Last week I had the opportunity to take my wife away (without our 4 children) to celebrate our anniversary. It wasn’t just another anniversary. This year was different. We celebrated our 20th wedding anniversary.
Rekindling the magic
Because 20 years ago, we spend our honeymoon at Disneyworld, we decided to rekindle the magic and we headed to Disneyland. We had a great time. My wife prepared T-shirts in true Disney theme that had our wedding date printed on them and if we stood in just the right place, it looked like Mickey and Minnie Mouse were kissing.
You’re likely thinking one of 2 things: 1 oh that’s so sweet they wore Mickey Mouse shirts. But if your a man, you might be wondering, “I can’t believe you actually wore Mickey Mouse shirts!”
Yes, yes I did and it was really fun to celebrate in this way. It was great until the server at one of the restaurants we had lunch looked at our wedding date and felt the need to blurt out “WOW, I wasn’t even born yet!” I have had this wondering in the back of my mind if I was getting old but this was the confirmation I wasn’t looking for.
But I also think this is something to truly celebrate and reflect on the idea of how we got here. Because in my past, I didn’t have an example of a 20 year marriage to help shape my view. In fact, I think I remember mostly what NOT to do when it comes to marriage based on certain areas of my childhood.
So how did we get here?
I was talking about this with my wife and I think we’ve come up with about 3 things that make our relationship strong. As we discuss them, it’s not a time for us to brag about the great things that happened to us, especially since much of our success is because I’ve married the most amazing person in all the world.
But these things really did help, and I realized that some of these lessons I’ve learned can also be applied to your health. So let’s dive in.
Communication is such a vital part of our relationship and it’s unfortunately the area that I struggle with the most. But we realize that if we can actually talk to each other, tell the truth every day, and let each other in to our lives, then every day our relationship becomes stronger and we grow closer and closer together.
When I notice that I’m failing to communicate, I will throughout the day come up with 3 things that I want to share with my wife. They could be anything, wins, frustrations, challenges, anything. Just be prepared to communicate.
When it comes to your health, be willing to talk about it. Share the truth about where you are, what your goals are, and how you’re going to get there. Open dialogue with others holds you more accountable. Telling yourself the truth about your health will help you to set proper goals and direction.

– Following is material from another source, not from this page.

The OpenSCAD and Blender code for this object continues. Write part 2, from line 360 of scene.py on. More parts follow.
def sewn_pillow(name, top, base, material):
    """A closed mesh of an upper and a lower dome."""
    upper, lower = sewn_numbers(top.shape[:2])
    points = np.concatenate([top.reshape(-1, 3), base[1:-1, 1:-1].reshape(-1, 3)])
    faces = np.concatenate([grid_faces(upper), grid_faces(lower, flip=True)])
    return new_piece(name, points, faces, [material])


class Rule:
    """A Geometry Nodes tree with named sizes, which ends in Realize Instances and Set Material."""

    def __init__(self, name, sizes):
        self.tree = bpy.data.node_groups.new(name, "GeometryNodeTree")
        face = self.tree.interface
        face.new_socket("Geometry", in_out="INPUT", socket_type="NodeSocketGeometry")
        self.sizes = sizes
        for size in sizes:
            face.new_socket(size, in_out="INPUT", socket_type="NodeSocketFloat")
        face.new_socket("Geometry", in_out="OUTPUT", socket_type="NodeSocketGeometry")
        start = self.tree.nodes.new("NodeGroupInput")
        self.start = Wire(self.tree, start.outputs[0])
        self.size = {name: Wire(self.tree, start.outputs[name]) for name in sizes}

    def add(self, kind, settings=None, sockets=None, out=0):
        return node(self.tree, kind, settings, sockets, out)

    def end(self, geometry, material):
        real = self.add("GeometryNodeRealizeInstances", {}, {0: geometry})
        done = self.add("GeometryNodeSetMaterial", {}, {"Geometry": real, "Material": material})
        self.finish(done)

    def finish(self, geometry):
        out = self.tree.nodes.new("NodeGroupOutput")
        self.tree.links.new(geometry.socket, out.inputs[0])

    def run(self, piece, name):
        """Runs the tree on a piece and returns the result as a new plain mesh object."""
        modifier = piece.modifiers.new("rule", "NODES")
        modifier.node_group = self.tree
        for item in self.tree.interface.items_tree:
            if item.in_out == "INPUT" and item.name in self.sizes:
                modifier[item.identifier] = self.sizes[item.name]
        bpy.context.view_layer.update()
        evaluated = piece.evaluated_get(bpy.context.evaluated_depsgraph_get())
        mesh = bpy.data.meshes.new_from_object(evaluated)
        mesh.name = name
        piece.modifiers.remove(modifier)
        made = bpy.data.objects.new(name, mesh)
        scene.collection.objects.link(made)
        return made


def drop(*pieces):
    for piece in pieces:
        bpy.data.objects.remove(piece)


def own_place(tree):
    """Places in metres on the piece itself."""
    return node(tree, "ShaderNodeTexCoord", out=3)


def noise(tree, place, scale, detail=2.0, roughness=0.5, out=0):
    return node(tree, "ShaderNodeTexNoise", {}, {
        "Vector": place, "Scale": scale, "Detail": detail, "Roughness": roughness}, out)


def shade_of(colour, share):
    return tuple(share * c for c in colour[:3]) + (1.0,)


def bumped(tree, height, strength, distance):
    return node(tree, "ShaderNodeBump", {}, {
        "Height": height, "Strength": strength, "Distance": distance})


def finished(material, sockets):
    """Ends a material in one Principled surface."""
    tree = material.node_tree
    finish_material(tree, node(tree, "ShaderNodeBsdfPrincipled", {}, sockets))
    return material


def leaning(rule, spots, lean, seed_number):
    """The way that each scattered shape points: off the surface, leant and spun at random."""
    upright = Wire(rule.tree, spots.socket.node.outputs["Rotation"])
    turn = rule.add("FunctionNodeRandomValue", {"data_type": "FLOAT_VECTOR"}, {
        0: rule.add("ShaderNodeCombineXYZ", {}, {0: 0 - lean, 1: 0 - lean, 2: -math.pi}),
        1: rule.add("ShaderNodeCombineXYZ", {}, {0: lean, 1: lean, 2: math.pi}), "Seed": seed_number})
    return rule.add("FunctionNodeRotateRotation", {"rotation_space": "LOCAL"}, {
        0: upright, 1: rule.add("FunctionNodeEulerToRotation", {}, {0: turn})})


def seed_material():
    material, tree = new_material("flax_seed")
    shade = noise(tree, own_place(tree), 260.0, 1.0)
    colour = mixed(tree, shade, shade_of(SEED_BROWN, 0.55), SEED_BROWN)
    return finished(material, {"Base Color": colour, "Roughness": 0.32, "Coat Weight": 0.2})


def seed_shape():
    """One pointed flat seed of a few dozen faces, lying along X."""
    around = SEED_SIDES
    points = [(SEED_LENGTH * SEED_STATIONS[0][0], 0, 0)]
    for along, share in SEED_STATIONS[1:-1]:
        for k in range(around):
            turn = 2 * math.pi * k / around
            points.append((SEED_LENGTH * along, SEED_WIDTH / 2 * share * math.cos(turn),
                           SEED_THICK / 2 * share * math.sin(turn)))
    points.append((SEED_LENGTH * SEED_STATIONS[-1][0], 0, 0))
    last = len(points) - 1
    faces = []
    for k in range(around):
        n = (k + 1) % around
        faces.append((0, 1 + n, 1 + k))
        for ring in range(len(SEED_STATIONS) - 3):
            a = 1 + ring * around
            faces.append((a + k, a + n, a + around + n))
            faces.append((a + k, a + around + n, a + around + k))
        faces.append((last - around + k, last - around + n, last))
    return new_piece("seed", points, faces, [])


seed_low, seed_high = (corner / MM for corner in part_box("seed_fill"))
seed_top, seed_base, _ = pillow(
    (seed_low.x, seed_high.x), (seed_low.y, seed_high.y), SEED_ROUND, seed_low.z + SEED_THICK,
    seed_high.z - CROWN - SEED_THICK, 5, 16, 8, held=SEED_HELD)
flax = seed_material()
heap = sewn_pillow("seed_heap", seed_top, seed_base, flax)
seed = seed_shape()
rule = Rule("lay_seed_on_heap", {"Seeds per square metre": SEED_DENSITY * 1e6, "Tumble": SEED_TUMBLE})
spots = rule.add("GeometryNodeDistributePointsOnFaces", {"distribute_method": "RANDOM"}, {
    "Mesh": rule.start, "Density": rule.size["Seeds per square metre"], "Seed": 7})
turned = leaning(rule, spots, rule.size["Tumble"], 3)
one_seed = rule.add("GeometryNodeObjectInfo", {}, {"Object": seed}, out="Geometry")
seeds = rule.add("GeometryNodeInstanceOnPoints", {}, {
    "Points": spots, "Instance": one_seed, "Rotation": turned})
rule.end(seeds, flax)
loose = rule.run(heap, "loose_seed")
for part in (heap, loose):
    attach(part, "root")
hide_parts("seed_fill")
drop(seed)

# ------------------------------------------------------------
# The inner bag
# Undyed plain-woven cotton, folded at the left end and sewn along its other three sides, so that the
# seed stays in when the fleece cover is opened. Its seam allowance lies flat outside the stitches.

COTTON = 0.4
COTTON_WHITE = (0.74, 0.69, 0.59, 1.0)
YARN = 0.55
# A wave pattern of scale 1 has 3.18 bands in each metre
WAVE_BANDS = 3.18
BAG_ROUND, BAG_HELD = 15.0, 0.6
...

One thing that my wife and I are really good at is setting aside real time for each other. We commit to things like our Thursday Night Wining. The kids go to bed early and we may have a glass of wine, or maybe we just whine about our week, or both. Either way, it’s time that we’ve devoted to each other and the entire family (especially the kids) and they understand it.
Prioritizing our Thursday nights and regular dates just the 2 of us or even big getaways like going to Disneyland for our anniversary have contributed to a strong bond that can’t be broken.

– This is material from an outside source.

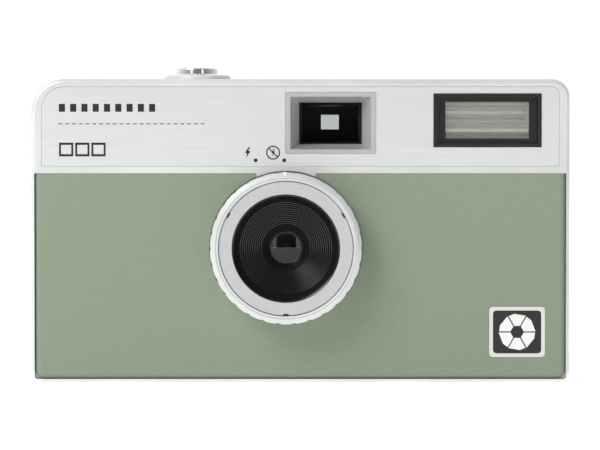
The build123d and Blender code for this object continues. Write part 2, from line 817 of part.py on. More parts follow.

How much time do you give to your health? Is it something that you think about every once in a while? Or do you daily take steps to improve your health. How often do you workout? Or simply go outside for a walk? Even here in the desert summer heat, there are times in the morning and evening that can be devoted to exercise without the need for extra equipment, supplies, or expense.
Commitment to each other
Now that our children are living in preteen and teenager categories, a new strategy in their arsenal of trying to get what they want is to try to put their parents up against each other. “Mommy said this! Or Daddy said this!!” You would think that by now they would realize that this wouldn’t work and we tell them why.
It’s because Jennifer and I are such an unstoppable force. We don’t let anything get in the way of us, our marriage and our bond together. We will never always agree. In fact, we disagree on lots of things (my wife is almost always right though). But even on those moments that we disagree, we know that in the end, we are not going to be defined by the disagreements, but on our commitment to being together, we are unified every day.
Some points to ponder
When you are looking at your daily life, what are the things that could get in the way of your health? Does someone bring donuts to work every day? Do your friends want you to spend time with them at the bar, or at the gym? Do you feel like you just don’t have time to commit to the work it takes to achieve your health goals?
Just remember through all those test and challenges, what is your true commitment? Are you committed to the easy route? Will you give up whenever there’s something that gets in the way of you being healthy? Or is your commitment to your health an unstoppable force that nothing can stand in your way?
Only you can answer that question and if you don’t like your answer, only you can change it.
So those are the 3 secrets to a healthy relationship:
They have been an important part of our relationship and they can make a difference in your health.
Before I end this post. I do need to point out that I have been blessed with the most perfect person that I can imagine being with. My wife Jennifer is super smart, incredibly funny, fights for what she believes in, and makes a real difference in our world. Without her, none of this is possible. She is the reason that 20 years feels like just a little drop in the big bucket of life and I’m looking forward to our next 50.